- **Exercise instructions**
Your task is to copy every line of this material exactly.

━━━ Raw data

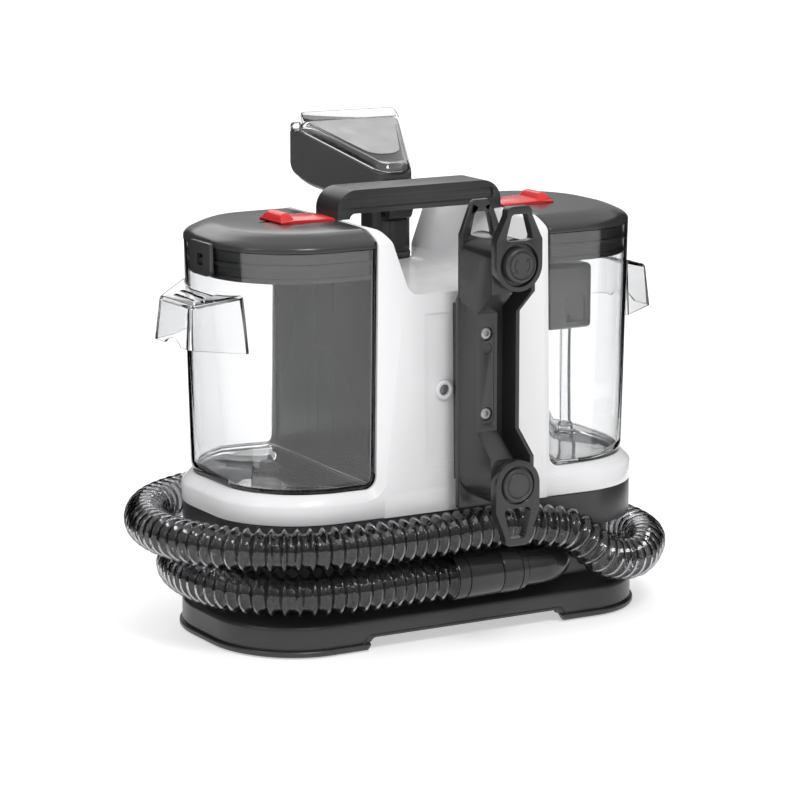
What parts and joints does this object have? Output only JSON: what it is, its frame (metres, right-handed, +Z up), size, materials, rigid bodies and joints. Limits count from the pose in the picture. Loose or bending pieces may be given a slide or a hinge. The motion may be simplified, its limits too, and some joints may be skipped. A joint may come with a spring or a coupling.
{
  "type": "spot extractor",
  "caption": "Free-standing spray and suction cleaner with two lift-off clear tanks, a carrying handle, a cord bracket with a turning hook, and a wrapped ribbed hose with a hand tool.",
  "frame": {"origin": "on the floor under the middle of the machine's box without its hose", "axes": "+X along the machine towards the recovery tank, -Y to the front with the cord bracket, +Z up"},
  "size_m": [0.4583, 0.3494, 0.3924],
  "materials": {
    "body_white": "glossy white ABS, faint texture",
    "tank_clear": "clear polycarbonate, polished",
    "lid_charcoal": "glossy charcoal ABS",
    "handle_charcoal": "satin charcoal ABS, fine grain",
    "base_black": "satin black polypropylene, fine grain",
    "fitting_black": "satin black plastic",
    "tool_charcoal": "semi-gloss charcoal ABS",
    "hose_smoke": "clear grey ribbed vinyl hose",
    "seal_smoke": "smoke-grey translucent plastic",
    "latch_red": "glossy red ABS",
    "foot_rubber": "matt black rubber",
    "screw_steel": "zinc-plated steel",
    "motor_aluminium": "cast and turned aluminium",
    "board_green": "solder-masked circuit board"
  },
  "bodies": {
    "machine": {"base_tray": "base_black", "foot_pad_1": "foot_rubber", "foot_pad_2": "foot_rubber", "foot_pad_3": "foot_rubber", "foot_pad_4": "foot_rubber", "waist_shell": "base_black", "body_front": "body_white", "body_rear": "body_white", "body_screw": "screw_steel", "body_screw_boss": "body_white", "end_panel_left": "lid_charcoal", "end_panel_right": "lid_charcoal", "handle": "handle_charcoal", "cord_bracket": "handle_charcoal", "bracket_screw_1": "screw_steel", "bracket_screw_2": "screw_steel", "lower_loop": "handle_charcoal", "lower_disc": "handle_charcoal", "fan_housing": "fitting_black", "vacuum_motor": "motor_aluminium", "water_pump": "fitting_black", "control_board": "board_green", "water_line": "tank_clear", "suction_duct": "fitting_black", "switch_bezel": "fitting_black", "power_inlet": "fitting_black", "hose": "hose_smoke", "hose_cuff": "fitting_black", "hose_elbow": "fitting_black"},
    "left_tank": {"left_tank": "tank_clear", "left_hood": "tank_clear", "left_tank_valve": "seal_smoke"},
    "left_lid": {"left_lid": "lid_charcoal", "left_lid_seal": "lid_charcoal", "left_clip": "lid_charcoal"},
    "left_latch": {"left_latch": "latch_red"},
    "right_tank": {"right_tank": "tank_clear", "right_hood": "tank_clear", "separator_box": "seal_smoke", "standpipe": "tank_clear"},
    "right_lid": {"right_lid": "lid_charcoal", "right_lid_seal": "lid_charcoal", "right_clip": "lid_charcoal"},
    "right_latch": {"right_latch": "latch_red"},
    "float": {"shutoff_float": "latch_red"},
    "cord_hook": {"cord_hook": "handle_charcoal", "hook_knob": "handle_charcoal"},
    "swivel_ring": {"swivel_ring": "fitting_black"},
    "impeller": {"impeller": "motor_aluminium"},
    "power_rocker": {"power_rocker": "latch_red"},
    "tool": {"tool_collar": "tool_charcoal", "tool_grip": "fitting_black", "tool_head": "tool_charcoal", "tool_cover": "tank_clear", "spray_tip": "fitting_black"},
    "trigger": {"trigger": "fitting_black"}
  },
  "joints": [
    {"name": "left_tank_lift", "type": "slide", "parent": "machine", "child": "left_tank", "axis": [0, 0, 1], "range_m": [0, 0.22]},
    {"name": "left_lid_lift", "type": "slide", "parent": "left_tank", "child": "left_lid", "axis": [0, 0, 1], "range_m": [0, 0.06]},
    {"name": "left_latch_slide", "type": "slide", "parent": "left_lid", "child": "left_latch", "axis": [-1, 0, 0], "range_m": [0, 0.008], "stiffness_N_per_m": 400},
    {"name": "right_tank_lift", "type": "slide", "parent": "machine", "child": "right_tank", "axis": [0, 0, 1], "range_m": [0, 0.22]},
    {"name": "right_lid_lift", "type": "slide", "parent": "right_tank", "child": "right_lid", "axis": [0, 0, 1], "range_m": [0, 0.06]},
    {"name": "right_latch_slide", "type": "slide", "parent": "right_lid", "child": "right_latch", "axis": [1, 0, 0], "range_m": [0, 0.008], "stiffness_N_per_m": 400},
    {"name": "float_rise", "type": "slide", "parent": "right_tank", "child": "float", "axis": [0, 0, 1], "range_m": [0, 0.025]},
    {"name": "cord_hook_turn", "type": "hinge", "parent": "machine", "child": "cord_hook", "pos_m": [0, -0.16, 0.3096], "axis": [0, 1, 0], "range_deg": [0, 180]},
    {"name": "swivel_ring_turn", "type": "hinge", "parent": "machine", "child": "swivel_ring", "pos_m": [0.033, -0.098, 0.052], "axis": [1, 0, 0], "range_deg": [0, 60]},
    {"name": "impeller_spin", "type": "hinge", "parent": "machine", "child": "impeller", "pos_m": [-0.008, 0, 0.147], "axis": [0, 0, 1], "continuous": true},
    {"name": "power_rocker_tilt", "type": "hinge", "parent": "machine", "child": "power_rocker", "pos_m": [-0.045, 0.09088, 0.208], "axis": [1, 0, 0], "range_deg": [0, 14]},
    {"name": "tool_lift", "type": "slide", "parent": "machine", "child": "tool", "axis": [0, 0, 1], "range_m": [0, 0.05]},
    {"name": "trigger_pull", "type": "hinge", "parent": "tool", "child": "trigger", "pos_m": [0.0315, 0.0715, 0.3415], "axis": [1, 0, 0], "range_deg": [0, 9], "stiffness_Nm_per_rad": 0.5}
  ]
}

━━━━━━

- **Task result**
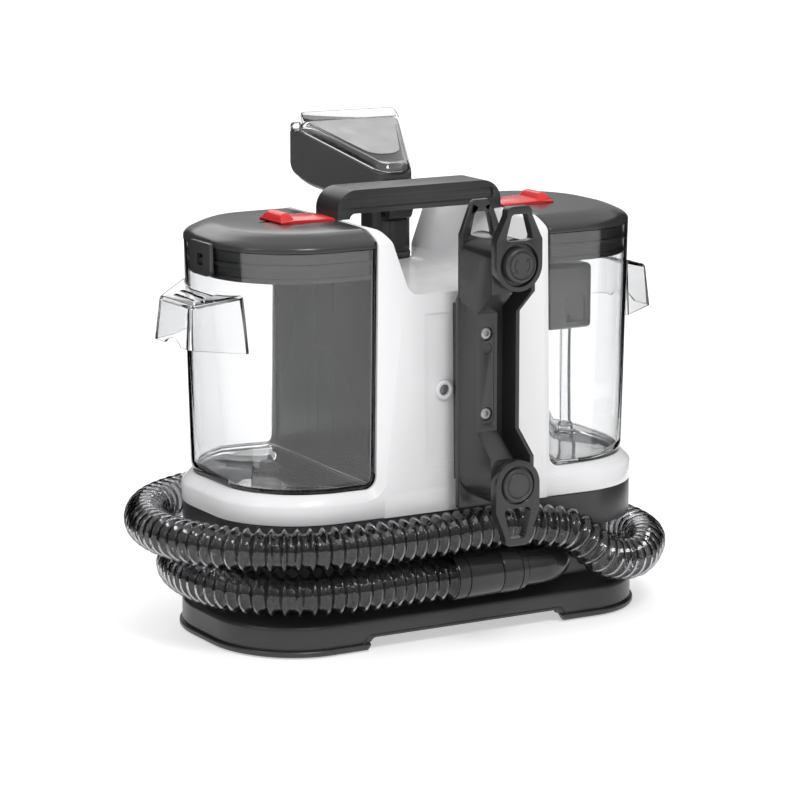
What parts and joints does this object have? Output only JSON: what it is, its frame (metres, right-handed, +Z up), size, materials, rigid bodies and joints. Limits count from the pose in the picture. Loose or bending pieces may be given a slide or a hinge. The motion may be simplified, its limits too, and some joints may be skipped. A joint may come with a spring or a coupling.
{
  "type": "spot extractor",
  "caption": "Free-standing spray and suction cleaner with two lift-off clear tanks, a carrying handle, a cord bracket with a turning hook, and a wrapped ribbed hose with a hand tool.",
  "frame": {"origin": "on the floor under the middle of the machine's box without its hose", "axes": "+X along the machine towards the recovery tank, -Y to the front with the cord bracket, +Z up"},
  "size_m": [0.4583, 0.3494, 0.3924],
  "materials": {
    "body_white": "glossy white ABS, faint texture",
    "tank_clear": "clear polycarbonate, polished",
    "lid_charcoal": "glossy charcoal ABS",
    "handle_charcoal": "satin charcoal ABS, fine grain",
    "base_black": "satin black polypropylene, fine grain",
    "fitting_black": "satin black plastic",
    "tool_charcoal": "semi-gloss charcoal ABS",
    "hose_smoke": "clear grey ribbed vinyl hose",
    "seal_smoke": "smoke-grey translucent plastic",
    "latch_red": "glossy red ABS",
    "foot_rubber": "matt black rubber",
    "screw_steel": "zinc-plated steel",
    "motor_aluminium": "cast and turned aluminium",
    "board_green": "solder-masked circuit board"
  },
  "bodies": {
    "machine": {"base_tray": "base_black", "foot_pad_1": "foot_rubber", "foot_pad_2": "foot_rubber", "foot_pad_3": "foot_rubber", "foot_pad_4": "foot_rubber", "waist_shell": "base_black", "body_front": "body_white", "body_rear": "body_white", "body_screw": "screw_steel", "body_screw_boss": "body_white", "end_panel_left": "lid_charcoal", "end_panel_right": "lid_charcoal", "handle": "handle_charcoal", "cord_bracket": "handle_charcoal", "bracket_screw_1": "screw_steel", "bracket_screw_2": "screw_steel", "lower_loop": "handle_charcoal", "lower_disc": "handle_charcoal", "fan_housing": "fitting_black", "vacuum_motor": "motor_aluminium", "water_pump": "fitting_black", "control_board": "board_green", "water_line": "tank_clear", "suction_duct": "fitting_black", "switch_bezel": "fitting_black", "power_inlet": "fitting_black", "hose": "hose_smoke", "hose_cuff": "fitting_black", "hose_elbow": "fitting_black"},
    "left_tank": {"left_tank": "tank_clear", "left_hood": "tank_clear", "left_tank_valve": "seal_smoke"},
    "left_lid": {"left_lid": "lid_charcoal", "left_lid_seal": "lid_charcoal", "left_clip": "lid_charcoal"},
    "left_latch": {"left_latch": "latch_red"},
    "right_tank": {"right_tank": "tank_clear", "right_hood": "tank_clear", "separator_box": "seal_smoke", "standpipe": "tank_clear"},
    "right_lid": {"right_lid": "lid_charcoal", "right_lid_seal": "lid_charcoal", "right_clip": "lid_charcoal"},
    "right_latch": {"right_latch": "latch_red"},
    "float": {"shutoff_float": "latch_red"},
    "cord_hook": {"cord_hook": "handle_charcoal", "hook_knob": "handle_charcoal"},
    "swivel_ring": {"swivel_ring": "fitting_black"},
    "impeller": {"impeller": "motor_aluminium"},
    "power_rocker": {"power_rocker": "latch_red"},
    "tool": {"tool_collar": "tool_charcoal", "tool_grip": "fitting_black", "tool_head": "tool_charcoal", "tool_cover": "tank_clear", "spray_tip": "fitting_black"},
    "trigger": {"trigger": "fitting_black"}
  },
  "joints": [
    {"name": "left_tank_lift", "type": "slide", "parent": "machine", "child": "left_tank", "axis": [0, 0, 1], "range_m": [0, 0.22]},
    {"name": "left_lid_lift", "type": "slide", "parent": "left_tank", "child": "left_lid", "axis": [0, 0, 1], "range_m": [0, 0.06]},
    {"name": "left_latch_slide", "type": "slide", "parent": "left_lid", "child": "left_latch", "axis": [-1, 0, 0], "range_m": [0, 0.008], "stiffness_N_per_m": 400},
    {"name": "right_tank_lift", "type": "slide", "parent": "machine", "child": "right_tank", "axis": [0, 0, 1], "range_m": [0, 0.22]},
    {"name": "right_lid_lift", "type": "slide", "parent": "right_tank", "child": "right_lid", "axis": [0, 0, 1], "range_m": [0, 0.06]},
    {"name": "right_latch_slide", "type": "slide", "parent": "right_lid", "child": "right_latch", "axis": [1, 0, 0], "range_m": [0, 0.008], "stiffness_N_per_m": 400},
    {"name": "float_rise", "type": "slide", "parent": "right_tank", "child": "float", "axis": [0, 0, 1], "range_m": [0, 0.025]},
    {"name": "cord_hook_turn", "type": "hinge", "parent": "machine", "child": "cord_hook", "pos_m": [0, -0.16, 0.3096], "axis": [0, 1, 0], "range_deg": [0, 180]},
    {"name": "swivel_ring_turn", "type": "hinge", "parent": "machine", "child": "swivel_ring", "pos_m": [0.033, -0.098, 0.052], "axis": [1, 0, 0], "range_deg": [0, 60]},
    {"name": "impeller_spin", "type": "hinge", "parent": "machine", "child": "impeller", "pos_m": [-0.008, 0, 0.147], "axis": [0, 0, 1], "continuous": true},
    {"name": "power_rocker_tilt", "type": "hinge", "parent": "machine", "child": "power_rocker", "pos_m": [-0.045, 0.09088, 0.208], "axis": [1, 0, 0], "range_deg": [0, 14]},
    {"name": "tool_lift", "type": "slide", "parent": "machine", "child": "tool", "axis": [0, 0, 1], "range_m": [0, 0.05]},
    {"name": "trigger_pull", "type": "hinge", "parent": "tool", "child": "trigger", "pos_m": [0.0315, 0.0715, 0.3415], "axis": [1, 0, 0], "range_deg": [0, 9], "stiffness_Nm_per_rad": 0.5}
  ]
}